The Spirit would make it possible for the
disciples to keep the commandments Jesus gave them. It would make it possible for them to love as
they were loved. The Spirit makes it
possible for us to do this as well. We
have to remember that the Spirit is not a separate entity from God the Father
and God the Son. When we receive the
Spirit, we receive the love of the Father and the redemption of the Son. As a friend of mine pointed out, when we
receive the Spirit it is in us. It is
not something external to our being, it is in us. The love and power and spark of God, Father,
Son and Spirit, is alive in us. It seems
to me that that is what Jesus meant when he spoke of abiding. We live and abide in God, and God lives and
abides in us. Just as the disciples were
not left alone in their grief and loss and confusion, neither are we.

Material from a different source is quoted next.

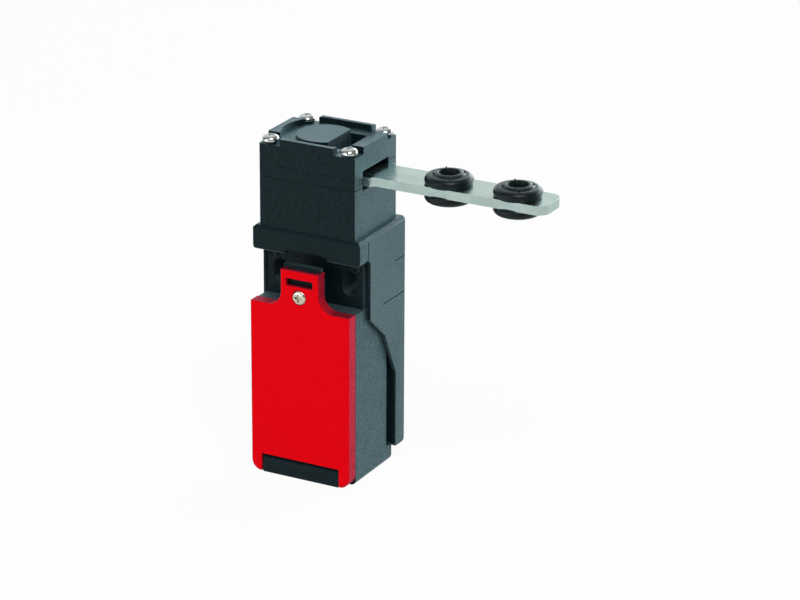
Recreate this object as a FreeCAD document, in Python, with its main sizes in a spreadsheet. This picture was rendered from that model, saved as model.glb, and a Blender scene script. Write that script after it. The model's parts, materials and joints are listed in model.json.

We have the Advocate, the Spirit. It not only guides us and persists with us,
it is in us. It opens our eyes to the
presence of God all around us. It reveals Christ in the stranger. It makes grace and mercy real. It moves us to love. And in this broken world, where violence and
death seem to reign, where literal orphans number in the millions, there can be
no greater act than for us to love. May
the Spirit move within us this day and every day, so that we may keep the
commandments we have been given. May the
Spirit move within us this day and every day, so that we can love fiercely,
passionately, and extravagantly all of God’s beloved children. Let all of us say, “Alleluia!” Amen.